Monday, Aug. 02, 1982

More than simply a medical story, herpes, the venereal disease for which there is no cure to date, is a subject of staggering dimensions. Its spread throughout the U.S. is a serious, wholly unanticipated consequence of the sexual revolution. The extent to which this so-called social disease has infected, in many more ways than are obvious, the life of a growing number of Americans became apparent when TIME'S bureaus were asked to make an initial assessment of the importance of the story.

Their responses were blunt. As Atlanta Bureau Reporter Joyce Leviton discovered, "Almost every sexually active young person I spoke with either has the disease or knows someone who has it." Los Angeles Bureau Reporter Cheryl Crooks found that "in talking with herpes sufferers, I realized how little accurate medical information they had about their own disease." Part of the herpes problem today is that discussion of the phenomenon sometimes seems almost as off-putting as the disease itself. A TIME reporter in the South had to fight the reluctance of conservative Western Union operators in Mississippi to transmit her reports. They said they found the material distasteful. Indeed, the transmission of the files was delayed until the arrival of a younger telex operator, to whom the reporting seemed neither repugnant nor shocking. Art Director Rudy Hoglund noticed the reluctance of some professional models, worried about their image, to pose for TIME'S cover--normally not the kind of booking New York City models spurn. They feared that readers, after seeing them in the magazine, might deduce that they themselves suffered from the disease.

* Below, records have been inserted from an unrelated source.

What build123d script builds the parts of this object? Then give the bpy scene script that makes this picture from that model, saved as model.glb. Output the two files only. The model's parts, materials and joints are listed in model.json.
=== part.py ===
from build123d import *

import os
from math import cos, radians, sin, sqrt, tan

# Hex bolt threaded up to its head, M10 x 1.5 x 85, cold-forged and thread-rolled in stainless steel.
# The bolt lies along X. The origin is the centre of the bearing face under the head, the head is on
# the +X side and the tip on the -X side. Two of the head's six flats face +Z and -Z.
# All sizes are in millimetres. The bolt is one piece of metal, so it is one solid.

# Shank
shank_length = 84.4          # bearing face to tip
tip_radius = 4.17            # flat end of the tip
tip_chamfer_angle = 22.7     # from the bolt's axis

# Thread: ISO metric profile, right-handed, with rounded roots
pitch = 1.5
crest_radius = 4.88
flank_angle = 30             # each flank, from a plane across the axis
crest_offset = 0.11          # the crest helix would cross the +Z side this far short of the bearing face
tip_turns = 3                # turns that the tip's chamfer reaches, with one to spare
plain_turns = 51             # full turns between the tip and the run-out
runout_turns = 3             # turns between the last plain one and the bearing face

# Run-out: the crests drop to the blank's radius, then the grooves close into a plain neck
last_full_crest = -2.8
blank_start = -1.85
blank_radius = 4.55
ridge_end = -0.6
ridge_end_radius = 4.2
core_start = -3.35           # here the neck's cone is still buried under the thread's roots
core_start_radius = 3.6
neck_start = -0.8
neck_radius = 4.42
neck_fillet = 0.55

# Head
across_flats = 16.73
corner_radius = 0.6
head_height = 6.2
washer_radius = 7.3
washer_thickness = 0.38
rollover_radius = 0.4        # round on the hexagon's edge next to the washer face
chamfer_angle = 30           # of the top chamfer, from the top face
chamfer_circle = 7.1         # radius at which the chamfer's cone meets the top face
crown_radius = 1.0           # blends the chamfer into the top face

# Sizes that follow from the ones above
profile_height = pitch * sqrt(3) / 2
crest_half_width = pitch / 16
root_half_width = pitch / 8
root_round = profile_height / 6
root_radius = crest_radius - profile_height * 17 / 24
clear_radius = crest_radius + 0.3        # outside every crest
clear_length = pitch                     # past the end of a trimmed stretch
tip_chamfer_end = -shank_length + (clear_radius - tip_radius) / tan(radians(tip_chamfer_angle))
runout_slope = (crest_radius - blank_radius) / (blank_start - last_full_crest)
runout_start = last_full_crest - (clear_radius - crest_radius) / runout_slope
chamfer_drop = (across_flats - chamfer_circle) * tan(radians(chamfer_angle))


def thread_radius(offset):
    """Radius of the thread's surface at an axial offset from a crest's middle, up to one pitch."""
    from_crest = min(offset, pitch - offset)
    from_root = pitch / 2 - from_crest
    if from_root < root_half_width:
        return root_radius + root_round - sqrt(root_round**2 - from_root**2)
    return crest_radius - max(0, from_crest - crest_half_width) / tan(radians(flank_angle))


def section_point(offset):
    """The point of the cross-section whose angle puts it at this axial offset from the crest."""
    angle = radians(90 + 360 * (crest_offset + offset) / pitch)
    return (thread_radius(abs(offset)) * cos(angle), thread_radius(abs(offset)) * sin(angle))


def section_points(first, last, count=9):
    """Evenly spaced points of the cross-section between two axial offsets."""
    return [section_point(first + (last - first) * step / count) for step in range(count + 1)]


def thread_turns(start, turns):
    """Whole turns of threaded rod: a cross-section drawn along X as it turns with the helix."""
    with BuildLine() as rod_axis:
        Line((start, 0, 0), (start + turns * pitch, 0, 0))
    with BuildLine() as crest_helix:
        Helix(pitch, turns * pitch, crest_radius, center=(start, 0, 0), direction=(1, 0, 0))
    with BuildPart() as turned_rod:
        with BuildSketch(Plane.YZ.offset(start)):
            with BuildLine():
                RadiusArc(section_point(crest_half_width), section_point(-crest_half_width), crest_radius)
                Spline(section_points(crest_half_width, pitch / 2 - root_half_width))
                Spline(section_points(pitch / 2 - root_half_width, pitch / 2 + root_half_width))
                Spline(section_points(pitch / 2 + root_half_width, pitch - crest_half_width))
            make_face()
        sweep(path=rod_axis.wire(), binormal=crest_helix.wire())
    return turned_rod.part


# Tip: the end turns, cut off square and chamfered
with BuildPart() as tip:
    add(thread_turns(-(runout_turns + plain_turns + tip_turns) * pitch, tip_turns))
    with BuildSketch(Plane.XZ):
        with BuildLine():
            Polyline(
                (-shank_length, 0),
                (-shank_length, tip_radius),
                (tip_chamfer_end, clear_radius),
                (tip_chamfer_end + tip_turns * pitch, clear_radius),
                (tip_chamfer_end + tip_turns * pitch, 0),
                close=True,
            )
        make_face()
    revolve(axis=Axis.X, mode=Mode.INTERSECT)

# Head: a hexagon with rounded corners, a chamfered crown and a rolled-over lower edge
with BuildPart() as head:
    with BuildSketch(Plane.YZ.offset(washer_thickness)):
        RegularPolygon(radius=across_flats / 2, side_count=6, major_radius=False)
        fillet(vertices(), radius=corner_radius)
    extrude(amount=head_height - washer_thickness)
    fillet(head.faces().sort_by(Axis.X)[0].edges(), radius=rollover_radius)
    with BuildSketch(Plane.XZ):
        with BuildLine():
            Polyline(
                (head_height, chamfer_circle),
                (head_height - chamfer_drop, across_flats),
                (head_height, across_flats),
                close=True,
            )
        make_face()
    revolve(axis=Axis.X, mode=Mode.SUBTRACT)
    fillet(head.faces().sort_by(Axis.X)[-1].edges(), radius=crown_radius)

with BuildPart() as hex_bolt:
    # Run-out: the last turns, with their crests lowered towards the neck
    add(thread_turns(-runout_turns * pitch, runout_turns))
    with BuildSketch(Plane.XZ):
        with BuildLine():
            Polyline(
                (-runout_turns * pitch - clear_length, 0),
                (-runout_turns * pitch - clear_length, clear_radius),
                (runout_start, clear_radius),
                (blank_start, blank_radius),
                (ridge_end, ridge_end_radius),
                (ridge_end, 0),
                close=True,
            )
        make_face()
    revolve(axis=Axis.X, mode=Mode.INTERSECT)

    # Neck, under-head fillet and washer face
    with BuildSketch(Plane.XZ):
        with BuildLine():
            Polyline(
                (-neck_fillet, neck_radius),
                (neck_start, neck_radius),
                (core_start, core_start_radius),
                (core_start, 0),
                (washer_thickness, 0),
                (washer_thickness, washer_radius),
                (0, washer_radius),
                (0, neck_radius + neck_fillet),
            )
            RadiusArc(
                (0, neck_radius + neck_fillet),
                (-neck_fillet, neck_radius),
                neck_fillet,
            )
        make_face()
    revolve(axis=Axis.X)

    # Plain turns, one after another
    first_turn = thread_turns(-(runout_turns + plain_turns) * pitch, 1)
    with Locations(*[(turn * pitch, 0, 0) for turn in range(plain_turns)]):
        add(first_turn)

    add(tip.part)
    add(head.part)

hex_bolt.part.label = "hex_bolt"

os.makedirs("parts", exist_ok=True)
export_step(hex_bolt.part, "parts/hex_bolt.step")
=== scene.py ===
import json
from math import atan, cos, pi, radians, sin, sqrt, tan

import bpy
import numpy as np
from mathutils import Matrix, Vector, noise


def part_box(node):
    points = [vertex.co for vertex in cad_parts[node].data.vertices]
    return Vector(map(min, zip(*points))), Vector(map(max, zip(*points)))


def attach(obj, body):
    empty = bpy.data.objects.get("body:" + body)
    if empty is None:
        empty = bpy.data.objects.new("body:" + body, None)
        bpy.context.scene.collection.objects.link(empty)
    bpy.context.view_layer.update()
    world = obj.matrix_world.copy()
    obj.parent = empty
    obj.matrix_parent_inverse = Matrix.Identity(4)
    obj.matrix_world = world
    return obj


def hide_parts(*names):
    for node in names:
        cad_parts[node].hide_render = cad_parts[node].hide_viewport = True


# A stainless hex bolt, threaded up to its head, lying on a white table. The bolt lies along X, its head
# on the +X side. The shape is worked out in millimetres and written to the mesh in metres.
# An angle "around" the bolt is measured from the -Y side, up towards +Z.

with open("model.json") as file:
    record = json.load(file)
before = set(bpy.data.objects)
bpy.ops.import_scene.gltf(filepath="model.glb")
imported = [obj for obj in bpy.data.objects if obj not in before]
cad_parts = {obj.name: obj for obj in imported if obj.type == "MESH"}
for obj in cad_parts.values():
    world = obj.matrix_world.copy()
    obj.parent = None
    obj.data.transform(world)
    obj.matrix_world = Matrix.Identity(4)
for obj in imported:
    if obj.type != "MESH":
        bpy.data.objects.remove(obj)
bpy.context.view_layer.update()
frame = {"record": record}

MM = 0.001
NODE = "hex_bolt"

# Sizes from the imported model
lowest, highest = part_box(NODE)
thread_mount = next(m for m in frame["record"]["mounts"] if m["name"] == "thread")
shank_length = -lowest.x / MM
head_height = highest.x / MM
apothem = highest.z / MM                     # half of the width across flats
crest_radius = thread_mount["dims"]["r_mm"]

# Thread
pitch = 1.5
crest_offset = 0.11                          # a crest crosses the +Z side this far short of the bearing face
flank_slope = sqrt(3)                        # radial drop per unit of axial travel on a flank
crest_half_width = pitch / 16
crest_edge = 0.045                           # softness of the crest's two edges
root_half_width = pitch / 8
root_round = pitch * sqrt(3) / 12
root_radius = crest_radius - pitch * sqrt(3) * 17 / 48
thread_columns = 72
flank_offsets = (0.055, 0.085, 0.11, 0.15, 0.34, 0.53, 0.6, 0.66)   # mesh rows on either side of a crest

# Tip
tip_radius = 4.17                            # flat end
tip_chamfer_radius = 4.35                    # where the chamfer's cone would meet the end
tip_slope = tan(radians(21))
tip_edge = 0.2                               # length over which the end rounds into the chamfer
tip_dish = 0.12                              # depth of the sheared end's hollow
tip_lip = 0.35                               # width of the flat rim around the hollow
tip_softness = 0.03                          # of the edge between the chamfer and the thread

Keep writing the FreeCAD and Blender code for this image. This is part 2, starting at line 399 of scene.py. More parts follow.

The cover story was written by Associate Editor John Leo, while Staff Writer Claudia Wallis summed up the medical aspects of herpes and possible cures. Both stories were edited by William F. Ewald and checked for factual accuracy by Reporter-Researcher Nancy Pierce Williamson. As Wallis concludes, "Herpes is insidious, but it doesn't have to be a tragedy." The potential tragedy would be a continuing and pervasive public ignorance of what herpes is and how its estimated 20 million sufferers in the U.S. should react to it.